Money: Make change, compare quality and prices, open a savings account at the…ah…drive-through, use a simple budget, return an item, understand household bills such as rent, electricity, water, phone, garbage, explain credit cards. Understand what marketing is all about – trying to get you to buy something by appealing to your emotions. Practice NOT buying something and even limiting what you own. Some students are doing the “100 things” practice—just owning 100 things.

Outdoor:  I am really into outdoor “wilderness” survival skills.  Pack a backpack for any outdoor activity such as hiking and boating.  Learn about the ten survival essentials you need for your pockets. (All of this is in my book, Exploring the U.S. Life-Saving Service). If you live in an earthquake zone, pack a backpack of essentials and put it next to your front door and at your office—permanently. No matter where you live, make a car pack (first-aid, water, food) for each of your cars. As for yard skills, pick up yard debris, water and mow lawn, plant and weed a garden, trim trees and shrubs.

Personal: Manage your bedroom space and find places for all your items.
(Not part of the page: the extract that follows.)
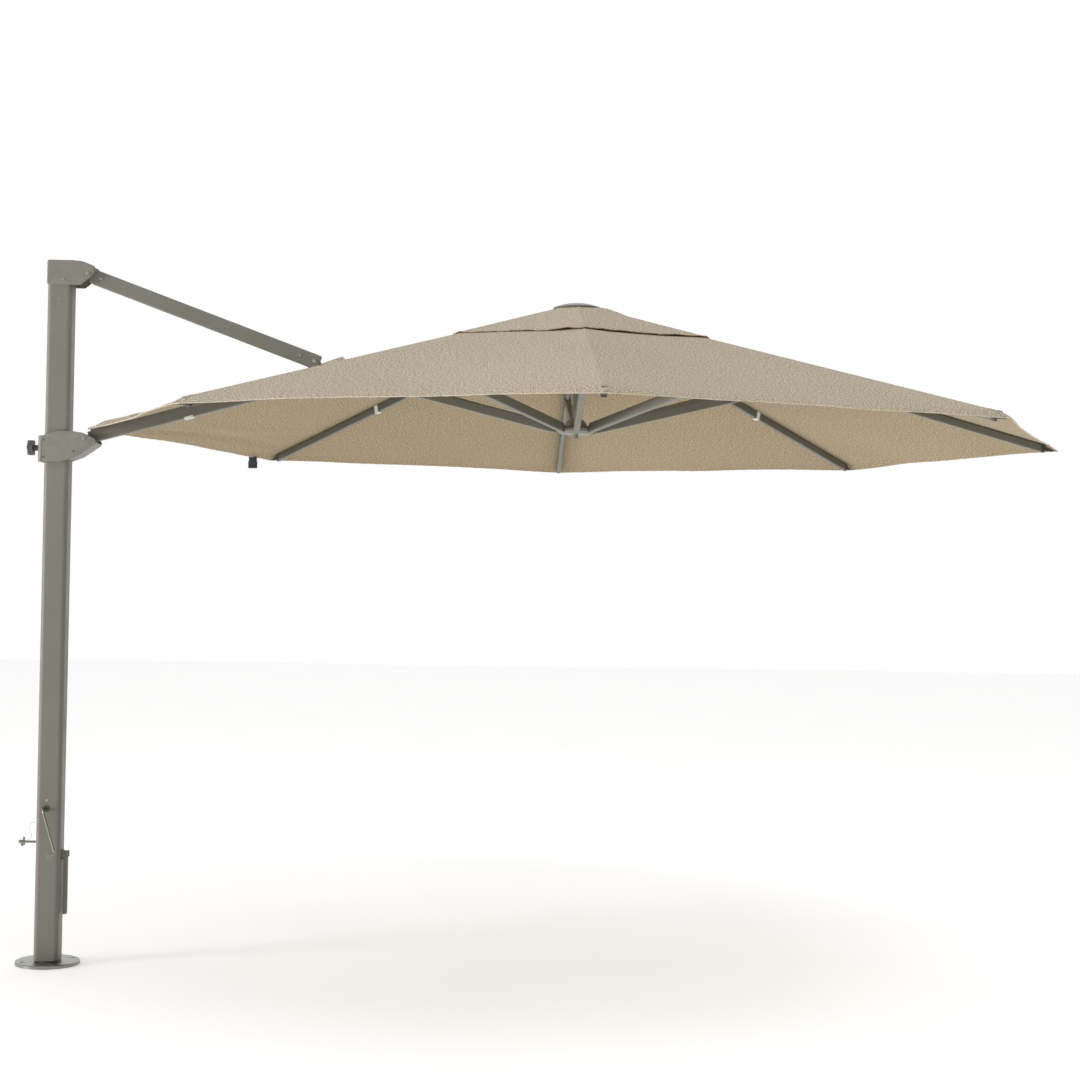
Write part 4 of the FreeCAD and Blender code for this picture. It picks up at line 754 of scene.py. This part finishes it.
def raise_slit_edge(point, way, radius, from_edge):
    """The cloth beside the slit stands up a little, most of it near the bracket."""
    near = math.exp(-((radius - SLIT_END - COLLAR_PLACE) / COLLAR_LENGTH) ** 2)
    lift = (FRONT_LIFT if way > 0 else BACK_LIFT) + COLLAR_LIFT * near
    lift = lift * math.exp(-(from_edge / LIFT_WIDTH) ** 2)
    ragged = noise.noise(Vector((radius * 26.0, 3.0 * way, 0.5))) * 0.004
    ragged += noise.noise(Vector((radius * 80.0, 7.0 * way, 2.5))) * 0.0015
    rolled = math.exp(-(from_edge / ROLL_WIDTH) ** 2)
    fade = min(1.0, (RADIUS - radius) / 0.05)
    fade *= min(1.0, (radius - SLIT_END) / 0.03)
    return point + Vector((0, way * ragged * rolled * 0.8, (lift + ragged * rolled) * fade))


def fold_with_rib(piece, ridge):
    """Rides on a rib, with a mesh of its own."""
    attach(piece, RIB_BODIES[ridge])
    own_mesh(piece)


def declare_part(piece, ridge):
    fold_with_rib(piece, ridge)
    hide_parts("canopy")


def make_main_cloth():
    for ridge in range(SIDES):
        piece = main_part(ridge).piece("canopy_part_%d" % (ridge + 1),
                                       [cloth_top, cloth_under_painted_shade, binding])
        flat_uv(piece, ridge)
        declare_part(piece, ridge)


make_main_cloth()


# ---------------------------------------------------------------------------
# Vent cap: a smaller cloth above the opening, in eight parts as well
# ---------------------------------------------------------------------------
CROWN_LEVEL = 2.6965
VENT_RADIUS = 0.675
VENT_EDGE_LEVEL = 2.5355
CROWN_RADIUS = 0.105
CROWN_INNER = 0.036
VENT_ROWS = 34
VENT_SIDE_COLUMNS = 16
CROWN_COLUMNS = VENT_SIDE_COLUMNS + 9
CROWN_ROWS = 5
VENT_HEM_BOW = 0.010
BULGE_RISE = 0.014
BULGE_PLACE = 0.165
BULGE_LENGTH = 0.055


def vent_point(ridge, across, radius):
    fall = max(0.0, (radius - CROWN_RADIUS) / (VENT_RADIUS - CROWN_RADIUS))
    bow = 4 * across * (1 - across)
    share = radius / VENT_RADIUS
    radius = radius - VENT_HEM_BOW * bow * share ** 2
    height = CROWN_LEVEL + (VENT_EDGE_LEVEL - CROWN_LEVEL) * fall
    first, second = [Vector((HUB_X + radius * math.cos(azimuth_of(r)),
                             radius * math.sin(azimuth_of(r)), height))
                     for r in (ridge, ridge + 1)]
    place = first.lerp(second, across)
    side = min(across, 1 - across) * (second - first).length
    soft = math.sqrt(side ** 2 + RIDGE_ROUND ** 2) - RIDGE_ROUND
    ripple = noise.noise(place * 11.0) * 0.008 + noise.noise(place * 27.0) * 0.003
    out = (place.x - HUB_X) / max(radius, CROWN_INNER)
    bulge = math.exp(-((radius - BULGE_PLACE) / BULGE_LENGTH) ** 2)
    place.z += BULGE_RISE * max(0.0, out) * bulge
    place.z += facet_slope() * (side - soft) * min(1.0, share * 2)
    place.z += ripple * share ** 4 * min(1.0, bow * 2) - 0.0035 * bow * share ** 2
    return place


def vent_turns(radius):
    if radius < 2 * CROWN_RADIUS:
        return mirrored([step / CROWN_COLUMNS for step in range(CROWN_COLUMNS + 1)])
    return both_turns(radius, VENT_SIDE_COLUMNS)


def make_vent_cap():
    radii = radii_between(CROWN_INNER, CROWN_RADIUS, CROWN_ROWS)[:-1]
    radii += radii_between(CROWN_RADIUS, VENT_RADIUS, VENT_ROWS)
    for ridge in range(SIDES):
        build = Build()
        rows = [[over_ridge(vent_point, ridge, turn, radius) for turn in vent_turns(radius)]
                for radius in radii]
        add_sheet(build, rows, FABRIC)
        hem_roll(build, rows[-1], 0.004, 0.0022, 1)
        piece = build.piece("vent_part_%d" % (ridge + 1), [cloth_top, cloth_under_painted_shade])
        flat_uv(piece, ridge)
        declare_part(piece, ridge)


make_vent_cap()


# ---------------------------------------------------------------------------
# Straps, the buckle and the corner pockets
# ---------------------------------------------------------------------------
RIB_SLOPE = math.atan((APEX_LEVEL - HEM_LEVEL) / RADIUS)
RIB_DEPTH = 0.032
RIB_HALF = 0.010
RIB_STRAP_GAP = 0.0046
ARM_HALF = 0.019
ARM_STRAP_GAP = 0.0525
TAPE = 0.0012


def rib_frame(ridge):
    """Out along a rib, across it, and square to it."""
    angle = azimuth_of(ridge)
    out = Vector((math.cos(angle), math.sin(angle), 0)) * math.cos(RIB_SLOPE)
    out.z = -math.sin(RIB_SLOPE)
    side = Vector((-math.sin(angle), math.cos(angle), 0))
    return out, side, out.cross(side).normalized()


def strap_round_rib(name, ridge, radius, half_width, depth, top_gap, width=0.022):
    """A loop of tape round a rib or the arm."""
    out, side, up = rib_frame(ridge)
    top = ridge_point(ridge, radius) - up * top_gap
    wide = half_width + 0.0006
    inner = [(-wide, -0.0004), (wide, -0.0004), (wide, -depth), (-wide, -depth)]
    outer = [(x + math.copysign(TAPE, x), y + (TAPE if y > -depth / 2 else -TAPE))
             for x, y in inner]
    build = Build()
    rows = []
    for loop, reach in ((outer, 0.0), (outer, width), (inner, width), (inner, 0.0)):
        rows.append([top + side * x + up * y + out * reach for x, y in loop])
    rows.append(rows[0])
    build.grid(rows, 0, closed=True)
    piece = build.piece(name, [white_tape], smooth=False)
    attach(piece, RIB_BODIES[ridge])


def make_straps():
    for name, ridge in (("strap_behind_left", 3), ("strap_behind_right", 1)):
        strap_round_rib(name, ridge, 1.22, RIB_HALF, RIB_DEPTH + 0.001, RIB_STRAP_GAP)
    strap_round_rib("strap_arm", ARM_SIDE, 1.58, ARM_HALF, 0.007, ARM_STRAP_GAP, 0.038)


def box_mesh(build, centre, along, side, up, size):
    corners = []
    for z in (-1, 1):
        for y in (-1, 1):
            for x in (-1, 1):
                corners.append(centre + along * (x * size[0] / 2) + side * (y * size[1] / 2)
                               + up * (z * size[2] / 2))
    faces = [(0, 2, 3, 1), (4, 5, 7, 6), (0, 1, 5, 4), (2, 6, 7, 3), (0, 4, 6, 2),
             (1, 3, 7, 5)]
    build.add(corners, faces)


def make_buckle():
    """A short black strap with a buckle that hangs from the hem beside a rib."""
    hem = cloth_point(3, 0.12, RADIUS)
    along = Vector((1, 0, 0))
    down = Vector((0, 0, -1))
    out = Vector((0, 1, 0))
    build = Build()
    box_mesh(build, hem + down * 0.012, along, out, down, (0.038, 0.002, 0.030))
    box_mesh(build, hem + down * 0.036, along, out, down, (0.042, 0.011, 0.034))
    piece = build.piece("tie_buckle", [black_tape], smooth=False)
    bevel = piece.modifiers.new("bevel", "BEVEL")
    bevel.width = 0.0012
    bevel.segments = 2
    fold_with_rib(piece, 3)


POCKET_LENGTH = 0.085
POCKET_HALF = 0.036
POCKET_POINT = 0.115
POCKET_LIFT = 0.0012
EYELET_INSET = 0.045
EYELET_RADIUS = 0.008


def make_pockets():
    """A doubled corner of cloth with an eyelet over the end of each rib."""
    for ridge in range(SIDES):
        if ridge == ARM_SIDE:
            continue
        build = Build()
        rows = []
        for radius in radii_between(RADIUS - POCKET_LENGTH, RADIUS - 0.001, 12):
            reach = POCKET_HALF * (radius - RADIUS + POCKET_POINT) / POCKET_POINT
            half = radius * math.sin(HALF_PANEL)
            row = []
            for step in range(-12, 13):
                turn = reach * step / 12 / half
                row.append(part_point(ridge, turn, radius) + Vector((0, 0, POCKET_LIFT)))
            rows.append(row)
        add_sheet(build, rows, 0.0010, 0, 0)
        out, side, up = rib_frame(ridge)
        centre = part_point(ridge, 0, RADIUS - EYELET_INSET) + up * 0.0016
        ring = [centre + (side * math.cos(a) + out * math.sin(a)) * EYELET_RADIUS
                for a in [2 * math.pi * k / 24 for k in range(25)]]
        build.tube(ring, lambda i: oval_ring(ring[i], ring_way(ring, i), up, 0.002, 0.0014, 8),
                   1)
        piece = build.piece("corner_pocket_%d" % (ridge + 1), [cloth_top,
                            white_tape if ridge == ARM_SIDE + 1 else wire_metal])
        flat_uv(piece, ridge)
        fold_with_rib(piece, ridge)


def ring_way(ring, index):
    count = len(ring) - 1
    return (ring[(index + 1) % count] - ring[(index - 1) % count]).normalized()


make_straps()
make_buckle()
make_pockets()


# ---------------------------------------------------------------------------
# Lanyard: the wire from its eyelet on the mast to the lock pin
# ---------------------------------------------------------------------------
LANYARD_ROUTE = [
    (-0.050, 0.0000, 0.5700),
    (-0.064, -0.0010, 0.5715),
    (-0.075, -0.0030, 0.5670),
    (-0.083, -0.0045, 0.5560),
    (-0.0845, -0.0040, 0.5430),
    (-0.079, -0.0020, 0.5310),
    (-0.075, 0.0010, 0.5190),
    (-0.078, 0.0030, 0.5080),
    (-0.086, 0.0030, 0.5010),
    (-0.092, 0.0010, 0.4970),
]
WIRE_RADIUS = 0.0008


def spline_points(route):
    """Points along the smooth curve that has the route as its control points."""
    curve = bpy.data.curves.new("route", "CURVE")
    curve.dimensions = "3D"
    spline = curve.splines.new("NURBS")
    spline.points.add(len(route) - 1)
    for point, place in zip(spline.points, route):
        point.co = (*place, 1.0)
    spline.order_u = 3
    spline.use_endpoint_u = True
    spline.resolution_u = 10
    holder = bpy.data.objects.new("route", curve)
    mesh = bpy.data.meshes.new_from_object(holder)
    points = [v.co.copy() for v in mesh.vertices]
    bpy.data.objects.remove(holder)
    return points


def make_lanyard():
    path = spline_points(LANYARD_ROUTE)
    build = Build()
    side = Vector((0, 1, 0))
    build.tube(path, lambda i: oval_ring(path[i], direction_at(path, i), side, WIRE_RADIUS,
                                         WIRE_RADIUS, 10))
    piece = build.piece("lanyard_wire", [wire_metal])
    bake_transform(piece)
    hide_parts("lanyard")


make_lanyard()


# ---------------------------------------------------------------------------
# Stage: floor and light
# ---------------------------------------------------------------------------
FLOOR_GLOW = 0.33
FLOOR_HALF = 30
FLOOR_LEVEL = -0.0005


def make_floor():
    n = Nodes("floor")
    tone = n.ramp(n.noise(1.3, 4.0, 0.6), [(0.3, (0.86, 0.86, 0.85)), (0.7, (0.90, 0.90, 0.89))])
    finish = n.finish(tone, 0.8, Emission_Strength=FLOOR_GLOW, Emission_Color=(1, 1, 1, 1))
    corners = [(x * FLOOR_HALF, y * FLOOR_HALF, FLOOR_LEVEL)
               for x, y in ((-1, -1), (1, -1), (1, 1), (-1, 1))]
    new_piece("floor", corners, [(0, 1, 2, 3)], [finish])


def area_light(name, place, target, size, power, colour=(1, 1, 1)):
    data = bpy.data.lights.new(name, "AREA")
    data.shape = "DISK"
    data.size = size
    data.energy = power
    data.color = colour
    light = bpy.data.objects.new(name, data)
    scene.collection.objects.link(light)
    light.location = place
    light.rotation_mode = "QUATERNION"
    light.rotation_quaternion = (Vector(target) - Vector(place)).to_track_quat("-Z", "Y")


SKY_LEFT = 1.2
SKY_RIGHT = 0.2
SKY_TOP = 0.85
SKY_FRONT = 0.38
KEY_POWER = 700.0
TOP_POWER = 260.0


def make_light():
    """White room, brighter to the left; a broad key light from the left and a top light."""
    world = bpy.data.worlds.new("studio")
    world.use_nodes = True
    tree = world.node_tree
    background = tree.nodes["Background"]
    parts = tree.nodes.new("ShaderNodeSeparateXYZ")
    tree.links.new(tree.nodes.new("ShaderNodeTexCoord").outputs["Generated"], parts.inputs[0])

    def spread(value, start, end, low, high):
        made = tree.nodes.new("ShaderNodeMapRange")
        made.interpolation_type = "SMOOTHSTEP"
        for key, number in (("From Min", start), ("From Max", end), ("To Min", low),
                            ("To Max", high)):
            made.inputs[key].default_value = number
        tree.links.new(value, made.inputs["Value"])
        return made.outputs["Result"]

    def blend(share, first, second):
        made = tree.nodes.new("ShaderNodeMix")
        for source, socket in ((share, made.inputs[0]), (first, made.inputs[2]),
                               (second, made.inputs[3])):
            if isinstance(source, bpy.types.NodeSocket):
                tree.links.new(source, socket)
            else:
                socket.default_value = source
        return made.outputs[0]

    sides = spread(parts.outputs["X"], -0.9, 0.9, SKY_LEFT, SKY_RIGHT)
    around = blend(spread(parts.outputs["Z"], 0.25, 0.8, 0.0, 1.0), sides, SKY_TOP)
    ahead = spread(parts.outputs["Y"], -0.6, 0.3, 0.0, 1.0)
    level = blend(ahead, SKY_FRONT, around)
    behind = spread(parts.outputs["Y"], 0.3, 0.75, 0.0, 1.0)
    seen = tree.nodes.new("ShaderNodeLightPath").outputs["Is Camera Ray"]
    tree.links.new(blend(seen, blend(behind, level, 1.0), 1.0), background.inputs["Strength"])
    background.inputs["Color"].default_value = (1.0, 1.0, 1.0, 1.0)
    scene.world = world
    scene.view_settings.view_transform = "Standard"
    area_light("key", (-9.0, -4.0, 1.8), (1.5, 0, 2.0), 3.0, KEY_POWER, (1.0, 0.99, 0.97))
    area_light("top", (4.5, -4.0, 9.0), (1.8, 0, 2.2), 5.0, TOP_POWER)


make_floor()
make_light()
Change your bed sheets, find a way to corral your bathroom items in a neat way, arrange for your own haircuts, get into that whole issue of body odor, and even… clean your combs and brush.

Clothing: Clean out and donate clothes, arrange all items, put dirty clothes in your own hamper—that you will wash once a week, clean the dryer lint trap or better yet, at least for girls and women, hang up most of your clothes on hangers since they will last longer, know how to spot clean, be able to iron and mend clothes (as in sew on a button), hand wash delicate fabrics, polish shoes that need polishing, learn to purchase your own clothes so you have quality, not quantity.

Social: There are so many things in this category! Informality is easy. It’s the formal stuff which often comes under the heading of “manners” that needs to be practiced.  Introductions, writing thank-you notes, responding to an RSVP, writing a business letter, the art of conversation, planning an event, cell phone manners, using proper utensils in a formal dining situation and how to use a napkin (I’m not kidding here), how to pass food, how to purchase and wrap gifts, and so on!

Travel: Brainstorm ideas like reading bus, train, plane schedules and making reservations. But also make a list of travel tips in a way each family member will always remember them. Ideas: Always have a colored copy of your passport, give someone the address where you are staying, request a room on a higher floor, put cash in other places than your purse or wallet, blend in with the crowd, stay sober, and never tell strangers where you are staying.

Other things? Learn to swim, know emergency first-aid, paint a room, repair wall holes with putty, change a tire, put on chains (snow), and the list goes on.

Basically, don’t over-think all of this. Go back to your own brainstorming. Find a few things your children and you want to do and go for it. Just keep this list at the back of your mind.  Enjoy this amazing time with your kids!